Built For Battle, Used For Decadence
The S.S. Sapona was sold to Bruce Bethel, a prior British war captain that came to be known as Bimini’s Rum King during the Prohibition Era. Bethel relocated the ship and used it as a sneaky spot to stash booze. Just like Fisher, he also had fantasies of turning the S.S. Sapona into a floating nightclub. This is where he planned to provide drink-starved Americans from the eastern U.S. with rum and whiskey. At the time, the illicit liquor trafficking business was booming in the Bahamas. Much of it was traded and stored on the islands before it made its way to warehouses, speakeasies, and other hideaways along the South Florida coast. Bethel helped island inhabitants make a comfortable living from the export liquor trade and put Bimini on the map as a smuggler’s paradise. As fate would have it, in 1956 Bethel’s glamorous plan ran aground along with the ship. A hurricane with winds up to 150 mph ripped through the Bahamas. This incredibly powerful storm caused death, destruction, and marked the end of yet another era for the Sapona.
Resting in Paradise
Sunken, shipwrecked, and booze-less, the S.S. Sapona suffered the shame of becoming a target practice during World War II. U.S. Army Air Force and Navy brass quickly realized that the vessel would provide excellent target practice for their fighter planes and bombers. And so, day after day, warplanes would continually bombard the ship, causing it to lose most of its concrete hull. This destruction contributed to its hollowed, spooky appearance. Weirdly enough, the famous Lost Squadron of Flight 19 disappeared in the Bermuda Triangle in 1945 while returning home from a practice bombing of the ship. It is said that target practices on the Sapona shortly stopped after that.

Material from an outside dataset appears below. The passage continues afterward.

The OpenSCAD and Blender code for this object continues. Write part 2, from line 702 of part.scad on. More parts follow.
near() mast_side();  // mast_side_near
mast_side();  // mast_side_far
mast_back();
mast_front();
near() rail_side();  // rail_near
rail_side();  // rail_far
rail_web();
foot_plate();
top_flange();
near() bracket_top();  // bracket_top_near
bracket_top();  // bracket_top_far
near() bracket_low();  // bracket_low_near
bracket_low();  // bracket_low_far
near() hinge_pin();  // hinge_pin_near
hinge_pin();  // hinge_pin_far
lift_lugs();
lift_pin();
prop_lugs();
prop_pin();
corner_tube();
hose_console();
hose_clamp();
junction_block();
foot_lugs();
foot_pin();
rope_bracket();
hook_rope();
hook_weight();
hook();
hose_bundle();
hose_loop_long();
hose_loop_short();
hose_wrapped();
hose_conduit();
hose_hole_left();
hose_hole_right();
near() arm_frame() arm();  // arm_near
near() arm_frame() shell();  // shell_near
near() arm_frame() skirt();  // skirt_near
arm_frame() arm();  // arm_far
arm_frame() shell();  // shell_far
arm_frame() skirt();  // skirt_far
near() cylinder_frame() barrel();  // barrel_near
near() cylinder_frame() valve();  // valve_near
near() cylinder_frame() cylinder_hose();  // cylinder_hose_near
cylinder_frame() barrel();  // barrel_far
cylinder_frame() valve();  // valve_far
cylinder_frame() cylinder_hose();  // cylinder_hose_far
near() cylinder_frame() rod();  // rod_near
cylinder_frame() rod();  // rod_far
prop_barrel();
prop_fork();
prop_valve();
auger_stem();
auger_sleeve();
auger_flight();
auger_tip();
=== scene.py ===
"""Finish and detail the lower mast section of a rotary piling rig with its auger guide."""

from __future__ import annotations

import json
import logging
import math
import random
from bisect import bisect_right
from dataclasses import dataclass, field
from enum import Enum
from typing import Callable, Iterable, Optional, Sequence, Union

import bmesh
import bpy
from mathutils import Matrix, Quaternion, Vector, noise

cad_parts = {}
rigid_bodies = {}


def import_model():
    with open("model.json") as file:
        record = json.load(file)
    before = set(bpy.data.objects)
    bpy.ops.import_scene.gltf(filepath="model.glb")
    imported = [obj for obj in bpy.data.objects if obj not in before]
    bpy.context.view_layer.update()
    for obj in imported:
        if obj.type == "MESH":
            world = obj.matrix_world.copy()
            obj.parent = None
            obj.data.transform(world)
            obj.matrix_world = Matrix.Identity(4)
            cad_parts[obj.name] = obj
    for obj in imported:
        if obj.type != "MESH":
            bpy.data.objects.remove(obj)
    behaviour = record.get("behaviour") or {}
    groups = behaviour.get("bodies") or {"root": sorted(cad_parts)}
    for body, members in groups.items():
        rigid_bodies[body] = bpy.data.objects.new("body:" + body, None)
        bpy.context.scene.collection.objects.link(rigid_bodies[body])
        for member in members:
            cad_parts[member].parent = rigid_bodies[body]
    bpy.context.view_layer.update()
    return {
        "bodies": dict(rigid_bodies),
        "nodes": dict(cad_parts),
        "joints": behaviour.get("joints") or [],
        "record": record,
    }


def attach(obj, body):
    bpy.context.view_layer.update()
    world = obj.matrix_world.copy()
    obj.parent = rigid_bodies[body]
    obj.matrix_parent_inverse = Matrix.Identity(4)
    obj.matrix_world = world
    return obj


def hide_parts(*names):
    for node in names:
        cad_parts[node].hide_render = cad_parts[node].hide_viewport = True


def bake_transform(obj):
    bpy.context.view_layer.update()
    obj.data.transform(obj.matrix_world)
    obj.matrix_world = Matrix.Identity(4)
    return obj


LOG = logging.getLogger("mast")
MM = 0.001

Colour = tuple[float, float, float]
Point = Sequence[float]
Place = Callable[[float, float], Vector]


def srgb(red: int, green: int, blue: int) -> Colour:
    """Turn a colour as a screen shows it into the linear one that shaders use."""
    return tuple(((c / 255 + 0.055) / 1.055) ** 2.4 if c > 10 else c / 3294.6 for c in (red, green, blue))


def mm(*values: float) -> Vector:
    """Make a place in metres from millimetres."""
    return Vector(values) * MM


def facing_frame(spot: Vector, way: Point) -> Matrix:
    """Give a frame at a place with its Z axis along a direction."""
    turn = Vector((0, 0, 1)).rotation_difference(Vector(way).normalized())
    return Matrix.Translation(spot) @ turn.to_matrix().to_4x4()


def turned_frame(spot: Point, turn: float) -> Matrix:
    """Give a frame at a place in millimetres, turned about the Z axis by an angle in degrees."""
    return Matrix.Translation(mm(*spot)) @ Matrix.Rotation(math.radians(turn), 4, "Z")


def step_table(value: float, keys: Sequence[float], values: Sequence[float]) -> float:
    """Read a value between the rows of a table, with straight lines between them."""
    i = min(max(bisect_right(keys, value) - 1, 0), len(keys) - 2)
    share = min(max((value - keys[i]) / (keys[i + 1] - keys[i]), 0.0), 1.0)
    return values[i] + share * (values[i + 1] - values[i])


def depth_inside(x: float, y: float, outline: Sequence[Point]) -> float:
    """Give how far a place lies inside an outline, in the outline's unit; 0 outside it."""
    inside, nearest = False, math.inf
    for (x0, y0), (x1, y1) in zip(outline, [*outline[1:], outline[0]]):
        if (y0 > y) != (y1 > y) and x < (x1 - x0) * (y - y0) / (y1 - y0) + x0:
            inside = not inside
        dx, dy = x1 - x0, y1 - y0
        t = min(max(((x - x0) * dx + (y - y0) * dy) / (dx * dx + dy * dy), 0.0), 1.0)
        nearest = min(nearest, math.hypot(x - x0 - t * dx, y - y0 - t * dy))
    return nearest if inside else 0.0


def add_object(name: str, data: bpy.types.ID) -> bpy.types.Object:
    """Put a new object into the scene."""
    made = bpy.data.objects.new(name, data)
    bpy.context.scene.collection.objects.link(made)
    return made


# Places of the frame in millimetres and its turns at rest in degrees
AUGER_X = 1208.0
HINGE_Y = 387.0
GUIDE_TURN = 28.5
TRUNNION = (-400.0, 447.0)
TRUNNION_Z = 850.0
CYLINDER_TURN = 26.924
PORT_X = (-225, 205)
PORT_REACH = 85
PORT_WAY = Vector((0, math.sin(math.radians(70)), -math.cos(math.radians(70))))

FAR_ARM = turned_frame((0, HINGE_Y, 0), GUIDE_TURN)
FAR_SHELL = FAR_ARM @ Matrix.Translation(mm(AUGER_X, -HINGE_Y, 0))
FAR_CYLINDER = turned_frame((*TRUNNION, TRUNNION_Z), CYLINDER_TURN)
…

Slowly disintegrating as time and weather took their toll, the S.S. Sapona has broken apart and settled into the ocean floor. Rather than serving as a tangible reminder of its rum running days, the rusty remains serve as an artificial reef for local fish and a snorkeling attraction for visitors from all over the world.
The Sapona’s Story Is Far From Over
Now it’s your chance to uncover the secrets of the S.S. Sapona as you swim through the legendary vessel’s rusted, sun-bleached battered relics. Travel by catamaran just three miles south of Resorts World Bimini and go on Bimini Undersea’s Sapona Snorkeling Adventure. This excursion runs Saturdays and Sundays with a price of $69 per person. On the ride there, your tour guide will set a tone of mystery and intrigue with a history lesson on the Sapona. Let your imagination run wild as you snorkel through the artifact with depths approaching a mere 20 feet. It’s shallow enough for kids and beginner divers. The twisted metal and numerous holes attract a good deal of sea life. From vibrant, tropical fish and large lobsters to orange cup corals – all of which are perfectly visible from the crystal-clear waters. Swim towards the bow and then make your way to the impressive engine room. Go treasure hunting for bullet holes and ammunition left from the S.S. Sapona’s target practice days. You can even climb up to the deck, walk around, and jump off the side. Finish off your Sapona adventure with a couple of rounds water sliding off the catamaran as you watch the sun set over the skeletal remains of Bimini’s most famous shipwreck.